____ LISTING
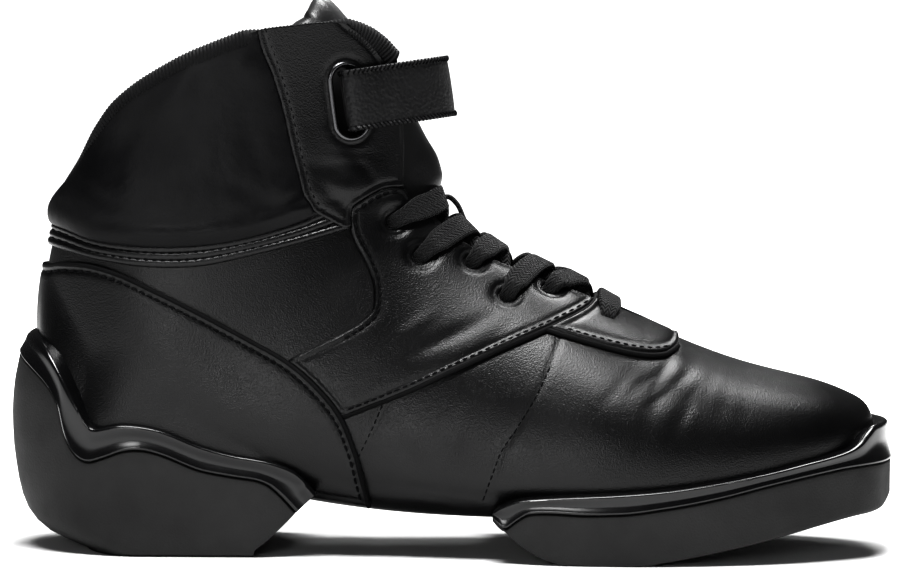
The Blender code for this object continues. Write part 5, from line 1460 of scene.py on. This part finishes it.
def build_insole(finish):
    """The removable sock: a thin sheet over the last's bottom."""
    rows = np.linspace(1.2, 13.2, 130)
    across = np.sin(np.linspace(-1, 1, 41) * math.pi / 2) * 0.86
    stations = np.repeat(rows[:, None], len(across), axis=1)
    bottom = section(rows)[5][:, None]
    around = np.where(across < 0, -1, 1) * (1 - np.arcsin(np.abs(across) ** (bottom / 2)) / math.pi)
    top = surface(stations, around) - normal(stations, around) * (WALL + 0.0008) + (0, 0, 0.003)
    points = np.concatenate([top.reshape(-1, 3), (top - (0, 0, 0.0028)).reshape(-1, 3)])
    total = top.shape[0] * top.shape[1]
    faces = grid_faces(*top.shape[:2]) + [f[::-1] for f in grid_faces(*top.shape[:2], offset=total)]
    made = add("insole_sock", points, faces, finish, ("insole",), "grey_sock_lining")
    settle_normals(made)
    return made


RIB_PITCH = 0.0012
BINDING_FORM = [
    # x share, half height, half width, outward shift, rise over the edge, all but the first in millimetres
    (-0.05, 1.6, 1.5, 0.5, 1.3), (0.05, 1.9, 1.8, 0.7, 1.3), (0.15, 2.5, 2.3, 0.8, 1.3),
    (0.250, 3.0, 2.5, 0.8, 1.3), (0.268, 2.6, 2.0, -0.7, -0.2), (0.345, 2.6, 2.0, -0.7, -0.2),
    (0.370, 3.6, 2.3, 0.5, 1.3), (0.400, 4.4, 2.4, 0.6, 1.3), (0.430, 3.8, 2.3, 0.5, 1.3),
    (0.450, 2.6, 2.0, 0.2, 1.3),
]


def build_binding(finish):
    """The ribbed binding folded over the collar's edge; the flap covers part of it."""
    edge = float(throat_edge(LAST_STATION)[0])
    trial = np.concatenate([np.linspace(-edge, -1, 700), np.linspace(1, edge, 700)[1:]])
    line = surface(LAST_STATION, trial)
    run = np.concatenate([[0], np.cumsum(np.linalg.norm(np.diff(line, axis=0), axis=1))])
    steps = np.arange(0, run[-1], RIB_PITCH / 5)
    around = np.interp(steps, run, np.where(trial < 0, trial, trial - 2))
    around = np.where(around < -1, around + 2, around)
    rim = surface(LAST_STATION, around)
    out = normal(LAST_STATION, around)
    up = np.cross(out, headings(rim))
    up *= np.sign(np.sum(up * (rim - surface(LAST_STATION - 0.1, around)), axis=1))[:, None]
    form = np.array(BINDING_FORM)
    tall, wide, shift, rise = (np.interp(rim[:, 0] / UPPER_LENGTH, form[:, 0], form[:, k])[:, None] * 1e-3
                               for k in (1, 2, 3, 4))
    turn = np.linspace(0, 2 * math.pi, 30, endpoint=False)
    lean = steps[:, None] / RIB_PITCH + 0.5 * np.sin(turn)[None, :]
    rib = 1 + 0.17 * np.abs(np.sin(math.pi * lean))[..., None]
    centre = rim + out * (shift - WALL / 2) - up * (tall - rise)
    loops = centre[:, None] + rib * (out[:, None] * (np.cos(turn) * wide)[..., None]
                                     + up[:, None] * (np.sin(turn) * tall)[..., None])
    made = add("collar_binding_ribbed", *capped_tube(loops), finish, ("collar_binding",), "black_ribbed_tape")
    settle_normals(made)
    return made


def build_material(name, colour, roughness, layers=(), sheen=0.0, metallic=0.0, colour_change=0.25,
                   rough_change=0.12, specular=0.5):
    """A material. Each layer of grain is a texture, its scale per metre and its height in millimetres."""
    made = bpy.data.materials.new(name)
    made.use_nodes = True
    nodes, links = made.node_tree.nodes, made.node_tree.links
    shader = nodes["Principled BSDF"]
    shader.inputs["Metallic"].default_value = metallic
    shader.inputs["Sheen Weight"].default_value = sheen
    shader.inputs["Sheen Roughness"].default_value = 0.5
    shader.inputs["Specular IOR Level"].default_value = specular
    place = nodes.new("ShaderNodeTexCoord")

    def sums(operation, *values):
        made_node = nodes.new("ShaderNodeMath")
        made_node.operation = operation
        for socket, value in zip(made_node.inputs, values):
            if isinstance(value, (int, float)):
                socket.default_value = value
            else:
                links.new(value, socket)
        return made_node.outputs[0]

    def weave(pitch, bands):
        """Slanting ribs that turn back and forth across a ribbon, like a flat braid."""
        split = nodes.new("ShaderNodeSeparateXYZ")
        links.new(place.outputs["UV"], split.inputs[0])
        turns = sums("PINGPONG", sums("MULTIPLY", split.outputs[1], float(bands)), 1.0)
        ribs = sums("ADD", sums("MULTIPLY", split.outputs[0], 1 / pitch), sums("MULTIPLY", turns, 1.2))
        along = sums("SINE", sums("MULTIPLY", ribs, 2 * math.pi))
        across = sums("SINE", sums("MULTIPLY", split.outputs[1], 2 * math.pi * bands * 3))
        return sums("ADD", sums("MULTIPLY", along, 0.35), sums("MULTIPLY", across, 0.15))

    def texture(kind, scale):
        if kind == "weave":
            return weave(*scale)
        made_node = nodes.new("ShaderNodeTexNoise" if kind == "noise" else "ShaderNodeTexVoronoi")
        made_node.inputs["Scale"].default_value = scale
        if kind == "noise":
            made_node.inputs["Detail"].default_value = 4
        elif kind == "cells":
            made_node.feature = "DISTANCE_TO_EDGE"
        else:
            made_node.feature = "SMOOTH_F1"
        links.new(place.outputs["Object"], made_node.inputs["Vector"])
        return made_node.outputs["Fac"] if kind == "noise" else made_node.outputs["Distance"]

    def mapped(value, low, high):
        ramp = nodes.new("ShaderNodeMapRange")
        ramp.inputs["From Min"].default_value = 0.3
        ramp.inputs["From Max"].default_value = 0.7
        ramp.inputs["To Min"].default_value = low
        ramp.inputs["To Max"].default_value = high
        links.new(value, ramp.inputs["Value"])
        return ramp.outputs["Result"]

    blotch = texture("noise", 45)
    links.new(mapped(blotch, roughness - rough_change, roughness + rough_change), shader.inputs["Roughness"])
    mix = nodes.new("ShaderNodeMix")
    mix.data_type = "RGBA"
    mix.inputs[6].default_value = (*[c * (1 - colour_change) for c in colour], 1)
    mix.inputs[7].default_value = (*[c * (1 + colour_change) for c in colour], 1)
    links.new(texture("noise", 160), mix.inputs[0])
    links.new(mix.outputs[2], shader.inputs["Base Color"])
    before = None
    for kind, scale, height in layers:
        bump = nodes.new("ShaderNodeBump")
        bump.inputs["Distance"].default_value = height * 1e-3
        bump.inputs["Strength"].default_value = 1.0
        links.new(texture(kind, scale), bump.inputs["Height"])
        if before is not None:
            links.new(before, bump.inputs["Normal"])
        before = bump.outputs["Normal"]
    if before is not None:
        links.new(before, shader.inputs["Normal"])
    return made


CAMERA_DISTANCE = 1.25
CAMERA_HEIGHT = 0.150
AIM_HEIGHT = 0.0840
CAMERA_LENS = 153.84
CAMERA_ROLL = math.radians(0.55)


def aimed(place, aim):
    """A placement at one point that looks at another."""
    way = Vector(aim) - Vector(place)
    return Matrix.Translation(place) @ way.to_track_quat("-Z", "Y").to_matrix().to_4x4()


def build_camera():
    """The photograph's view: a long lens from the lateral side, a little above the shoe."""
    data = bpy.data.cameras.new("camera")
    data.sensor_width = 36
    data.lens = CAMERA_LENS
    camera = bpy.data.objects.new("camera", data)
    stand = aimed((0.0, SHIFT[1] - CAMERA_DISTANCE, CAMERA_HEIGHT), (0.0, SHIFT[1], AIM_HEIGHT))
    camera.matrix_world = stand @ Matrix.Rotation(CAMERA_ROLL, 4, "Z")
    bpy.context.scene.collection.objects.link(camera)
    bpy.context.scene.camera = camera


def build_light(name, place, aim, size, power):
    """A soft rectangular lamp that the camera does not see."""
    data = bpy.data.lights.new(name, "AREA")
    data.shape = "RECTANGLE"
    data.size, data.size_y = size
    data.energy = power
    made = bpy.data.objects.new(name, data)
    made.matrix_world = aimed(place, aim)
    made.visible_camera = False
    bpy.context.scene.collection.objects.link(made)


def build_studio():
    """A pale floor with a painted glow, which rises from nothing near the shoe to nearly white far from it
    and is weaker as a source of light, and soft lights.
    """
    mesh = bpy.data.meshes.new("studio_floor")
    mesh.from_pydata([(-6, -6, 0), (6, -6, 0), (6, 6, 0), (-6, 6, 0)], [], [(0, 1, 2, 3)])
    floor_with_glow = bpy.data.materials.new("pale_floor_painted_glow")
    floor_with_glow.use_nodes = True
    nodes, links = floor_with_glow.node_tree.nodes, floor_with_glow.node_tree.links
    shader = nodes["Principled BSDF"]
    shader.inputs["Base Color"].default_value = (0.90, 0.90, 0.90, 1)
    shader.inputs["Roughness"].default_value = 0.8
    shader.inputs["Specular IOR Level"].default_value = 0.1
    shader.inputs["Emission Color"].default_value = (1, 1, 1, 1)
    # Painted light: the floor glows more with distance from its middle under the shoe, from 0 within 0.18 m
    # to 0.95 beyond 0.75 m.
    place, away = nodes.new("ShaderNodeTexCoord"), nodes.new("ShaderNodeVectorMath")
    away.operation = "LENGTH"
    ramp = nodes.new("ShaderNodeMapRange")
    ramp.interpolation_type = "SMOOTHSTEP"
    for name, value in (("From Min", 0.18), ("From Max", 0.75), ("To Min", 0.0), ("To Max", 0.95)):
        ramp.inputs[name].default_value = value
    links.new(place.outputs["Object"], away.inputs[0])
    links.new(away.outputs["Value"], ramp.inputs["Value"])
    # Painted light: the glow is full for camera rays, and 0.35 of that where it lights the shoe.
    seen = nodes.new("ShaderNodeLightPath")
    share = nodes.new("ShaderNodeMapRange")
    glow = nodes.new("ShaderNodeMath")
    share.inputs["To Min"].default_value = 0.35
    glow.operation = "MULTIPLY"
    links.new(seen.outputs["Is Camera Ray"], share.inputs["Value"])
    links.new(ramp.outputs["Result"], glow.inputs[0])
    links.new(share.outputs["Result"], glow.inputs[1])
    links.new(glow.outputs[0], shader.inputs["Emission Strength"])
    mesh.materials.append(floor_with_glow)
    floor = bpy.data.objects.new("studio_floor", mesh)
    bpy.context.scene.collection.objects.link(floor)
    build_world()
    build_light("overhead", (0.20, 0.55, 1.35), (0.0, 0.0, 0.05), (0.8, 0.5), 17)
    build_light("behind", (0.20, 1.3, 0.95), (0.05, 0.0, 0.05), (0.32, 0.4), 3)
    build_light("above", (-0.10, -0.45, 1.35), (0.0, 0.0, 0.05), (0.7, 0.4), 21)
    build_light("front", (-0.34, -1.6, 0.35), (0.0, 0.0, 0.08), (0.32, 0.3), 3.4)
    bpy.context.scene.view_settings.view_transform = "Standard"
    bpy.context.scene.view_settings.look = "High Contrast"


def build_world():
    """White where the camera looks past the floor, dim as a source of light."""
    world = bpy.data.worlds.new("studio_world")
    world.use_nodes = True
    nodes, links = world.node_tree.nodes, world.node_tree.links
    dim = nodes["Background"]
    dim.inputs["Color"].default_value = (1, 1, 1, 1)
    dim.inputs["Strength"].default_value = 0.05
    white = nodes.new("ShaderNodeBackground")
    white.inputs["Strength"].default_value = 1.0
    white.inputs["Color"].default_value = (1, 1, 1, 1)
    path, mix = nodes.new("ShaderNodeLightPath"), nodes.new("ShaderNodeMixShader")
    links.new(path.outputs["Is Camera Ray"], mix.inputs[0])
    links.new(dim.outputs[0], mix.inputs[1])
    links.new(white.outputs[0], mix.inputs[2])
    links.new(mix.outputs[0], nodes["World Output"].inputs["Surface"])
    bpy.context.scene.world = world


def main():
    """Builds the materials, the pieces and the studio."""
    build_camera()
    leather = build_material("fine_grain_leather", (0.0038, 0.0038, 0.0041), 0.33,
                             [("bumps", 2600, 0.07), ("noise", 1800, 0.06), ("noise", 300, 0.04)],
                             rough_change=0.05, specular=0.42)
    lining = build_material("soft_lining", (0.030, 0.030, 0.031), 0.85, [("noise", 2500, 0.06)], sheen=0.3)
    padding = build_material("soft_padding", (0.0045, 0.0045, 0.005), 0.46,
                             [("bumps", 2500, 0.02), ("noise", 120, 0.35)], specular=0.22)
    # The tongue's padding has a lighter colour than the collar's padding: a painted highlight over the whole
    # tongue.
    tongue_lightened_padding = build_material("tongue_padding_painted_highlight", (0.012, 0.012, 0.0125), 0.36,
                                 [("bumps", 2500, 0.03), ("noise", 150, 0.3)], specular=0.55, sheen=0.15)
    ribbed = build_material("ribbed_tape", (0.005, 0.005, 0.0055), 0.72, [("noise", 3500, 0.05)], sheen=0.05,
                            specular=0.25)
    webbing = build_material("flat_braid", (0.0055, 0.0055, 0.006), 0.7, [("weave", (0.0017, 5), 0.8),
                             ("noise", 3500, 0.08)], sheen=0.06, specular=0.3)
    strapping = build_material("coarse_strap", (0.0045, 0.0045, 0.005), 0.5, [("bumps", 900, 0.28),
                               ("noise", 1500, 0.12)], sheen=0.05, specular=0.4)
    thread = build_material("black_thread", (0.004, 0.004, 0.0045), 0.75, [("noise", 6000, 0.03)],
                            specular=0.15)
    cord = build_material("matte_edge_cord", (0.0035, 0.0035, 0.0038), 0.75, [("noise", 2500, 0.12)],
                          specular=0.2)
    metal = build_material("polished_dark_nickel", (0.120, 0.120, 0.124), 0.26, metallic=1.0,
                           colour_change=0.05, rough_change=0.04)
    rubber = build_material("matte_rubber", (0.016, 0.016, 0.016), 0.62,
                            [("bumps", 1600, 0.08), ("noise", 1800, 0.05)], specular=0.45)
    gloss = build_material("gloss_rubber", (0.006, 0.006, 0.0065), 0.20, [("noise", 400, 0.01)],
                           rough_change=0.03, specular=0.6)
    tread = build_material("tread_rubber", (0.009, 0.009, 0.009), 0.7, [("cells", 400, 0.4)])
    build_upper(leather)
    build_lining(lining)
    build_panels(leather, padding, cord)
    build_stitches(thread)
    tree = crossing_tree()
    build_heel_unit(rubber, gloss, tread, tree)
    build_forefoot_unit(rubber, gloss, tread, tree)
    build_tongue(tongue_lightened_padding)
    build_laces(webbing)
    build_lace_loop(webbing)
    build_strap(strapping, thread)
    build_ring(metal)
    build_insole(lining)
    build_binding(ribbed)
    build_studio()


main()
________
____ LISTING
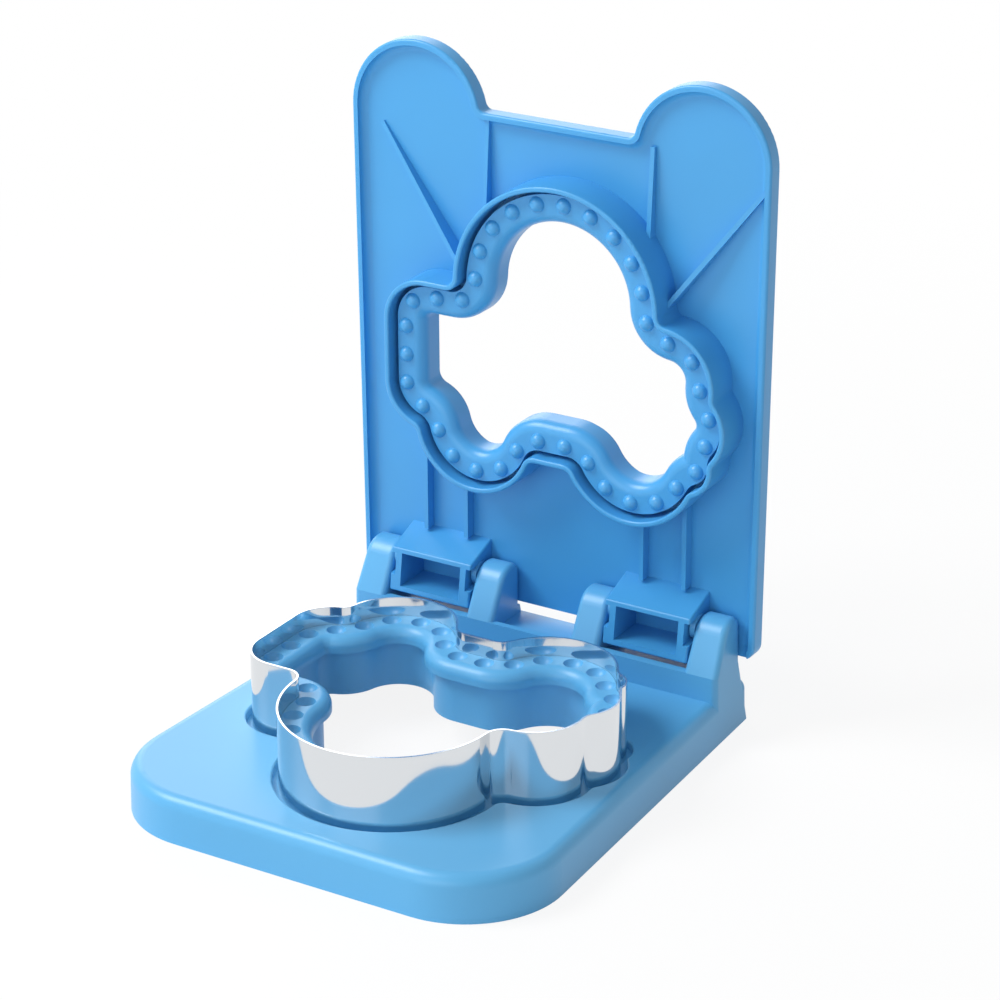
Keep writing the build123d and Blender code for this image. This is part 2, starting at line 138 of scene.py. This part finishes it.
________
____ LISTING
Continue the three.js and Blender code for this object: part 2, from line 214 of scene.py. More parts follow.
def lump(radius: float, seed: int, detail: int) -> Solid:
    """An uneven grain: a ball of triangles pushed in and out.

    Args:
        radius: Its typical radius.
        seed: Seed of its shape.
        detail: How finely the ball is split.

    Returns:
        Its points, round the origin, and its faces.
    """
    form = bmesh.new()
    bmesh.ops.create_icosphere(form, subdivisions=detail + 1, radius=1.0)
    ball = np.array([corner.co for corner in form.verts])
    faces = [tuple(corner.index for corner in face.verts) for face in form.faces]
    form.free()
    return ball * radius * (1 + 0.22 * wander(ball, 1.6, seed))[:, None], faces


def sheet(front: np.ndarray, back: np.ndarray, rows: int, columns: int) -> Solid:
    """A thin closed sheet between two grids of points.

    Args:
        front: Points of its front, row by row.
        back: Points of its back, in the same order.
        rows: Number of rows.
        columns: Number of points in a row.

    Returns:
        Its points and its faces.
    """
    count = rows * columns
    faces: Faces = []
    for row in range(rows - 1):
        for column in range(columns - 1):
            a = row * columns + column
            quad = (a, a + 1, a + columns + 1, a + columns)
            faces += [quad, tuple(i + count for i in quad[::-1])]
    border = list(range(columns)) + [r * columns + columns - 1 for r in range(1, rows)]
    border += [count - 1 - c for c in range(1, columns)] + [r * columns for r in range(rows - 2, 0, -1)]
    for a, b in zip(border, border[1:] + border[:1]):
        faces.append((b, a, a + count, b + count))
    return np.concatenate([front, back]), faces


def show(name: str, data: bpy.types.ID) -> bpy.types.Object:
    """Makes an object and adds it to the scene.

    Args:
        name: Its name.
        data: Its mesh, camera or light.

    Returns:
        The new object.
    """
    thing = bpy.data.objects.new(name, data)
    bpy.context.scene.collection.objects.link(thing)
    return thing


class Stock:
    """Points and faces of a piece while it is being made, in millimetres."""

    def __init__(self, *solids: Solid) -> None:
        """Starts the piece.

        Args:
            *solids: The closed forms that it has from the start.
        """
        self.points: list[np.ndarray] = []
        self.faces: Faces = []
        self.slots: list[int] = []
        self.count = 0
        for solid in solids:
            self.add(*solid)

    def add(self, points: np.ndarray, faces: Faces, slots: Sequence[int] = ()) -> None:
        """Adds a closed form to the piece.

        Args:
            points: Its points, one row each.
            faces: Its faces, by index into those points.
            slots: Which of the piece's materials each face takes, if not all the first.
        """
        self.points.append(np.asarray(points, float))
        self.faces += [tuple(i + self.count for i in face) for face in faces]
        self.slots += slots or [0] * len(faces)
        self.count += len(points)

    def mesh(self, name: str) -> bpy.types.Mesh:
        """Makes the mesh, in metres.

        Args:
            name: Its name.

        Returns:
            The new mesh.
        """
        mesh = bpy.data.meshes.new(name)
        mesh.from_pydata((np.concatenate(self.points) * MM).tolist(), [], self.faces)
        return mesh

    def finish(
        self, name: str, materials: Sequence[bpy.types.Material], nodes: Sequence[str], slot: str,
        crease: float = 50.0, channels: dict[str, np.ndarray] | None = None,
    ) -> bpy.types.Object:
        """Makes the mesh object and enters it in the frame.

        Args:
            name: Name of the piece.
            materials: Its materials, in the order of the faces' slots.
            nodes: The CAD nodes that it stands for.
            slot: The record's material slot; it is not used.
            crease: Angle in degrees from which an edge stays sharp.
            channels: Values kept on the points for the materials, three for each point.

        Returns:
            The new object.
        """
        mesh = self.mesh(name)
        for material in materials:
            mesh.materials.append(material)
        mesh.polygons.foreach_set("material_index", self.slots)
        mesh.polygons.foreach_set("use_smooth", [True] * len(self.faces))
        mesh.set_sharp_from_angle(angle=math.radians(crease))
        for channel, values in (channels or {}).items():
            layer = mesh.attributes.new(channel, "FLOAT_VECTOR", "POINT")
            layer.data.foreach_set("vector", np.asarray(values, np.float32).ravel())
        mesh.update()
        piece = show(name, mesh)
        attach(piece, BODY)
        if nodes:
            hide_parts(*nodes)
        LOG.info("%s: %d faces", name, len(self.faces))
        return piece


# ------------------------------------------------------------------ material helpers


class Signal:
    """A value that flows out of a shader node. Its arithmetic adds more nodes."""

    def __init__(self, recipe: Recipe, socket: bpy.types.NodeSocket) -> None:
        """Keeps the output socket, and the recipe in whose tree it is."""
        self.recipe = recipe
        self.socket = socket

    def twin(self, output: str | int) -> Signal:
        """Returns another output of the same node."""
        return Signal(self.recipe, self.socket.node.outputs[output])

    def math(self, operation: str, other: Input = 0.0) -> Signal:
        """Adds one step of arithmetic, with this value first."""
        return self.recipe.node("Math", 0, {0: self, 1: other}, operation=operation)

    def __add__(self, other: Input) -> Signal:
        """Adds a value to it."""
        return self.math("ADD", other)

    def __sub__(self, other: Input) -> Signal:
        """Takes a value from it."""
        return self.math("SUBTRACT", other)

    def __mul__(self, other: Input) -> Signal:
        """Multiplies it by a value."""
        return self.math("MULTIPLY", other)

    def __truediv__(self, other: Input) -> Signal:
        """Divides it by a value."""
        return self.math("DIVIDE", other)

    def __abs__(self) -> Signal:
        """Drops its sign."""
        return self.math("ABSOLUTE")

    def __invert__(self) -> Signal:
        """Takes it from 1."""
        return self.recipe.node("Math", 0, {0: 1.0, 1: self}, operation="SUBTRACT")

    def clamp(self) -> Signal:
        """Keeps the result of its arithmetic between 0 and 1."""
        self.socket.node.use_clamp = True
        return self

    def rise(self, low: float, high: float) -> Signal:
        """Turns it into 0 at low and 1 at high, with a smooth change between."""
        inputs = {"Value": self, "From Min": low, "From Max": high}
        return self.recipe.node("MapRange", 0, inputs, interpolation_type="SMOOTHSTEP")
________
Take the line that contains "attach(piece, BODY)", the line that contains "return Signal(self.recipe, self.socket.node.outputs[output])", and all lines between, and give them again exactly; include no other line.

● **EXERCISE ANSWER**
        attach(piece, BODY)
        if nodes:
            hide_parts(*nodes)
        LOG.info("%s: %d faces", name, len(self.faces))
        return piece


# ------------------------------------------------------------------ material helpers


class Signal:
    """A value that flows out of a shader node. Its arithmetic adds more nodes."""

    def __init__(self, recipe: Recipe, socket: bpy.types.NodeSocket) -> None:
        """Keeps the output socket, and the recipe in whose tree it is."""
        self.recipe = recipe
        self.socket = socket

    def twin(self, output: str | int) -> Signal:
        """Returns another output of the same node."""
        return Signal(self.recipe, self.socket.node.outputs[output])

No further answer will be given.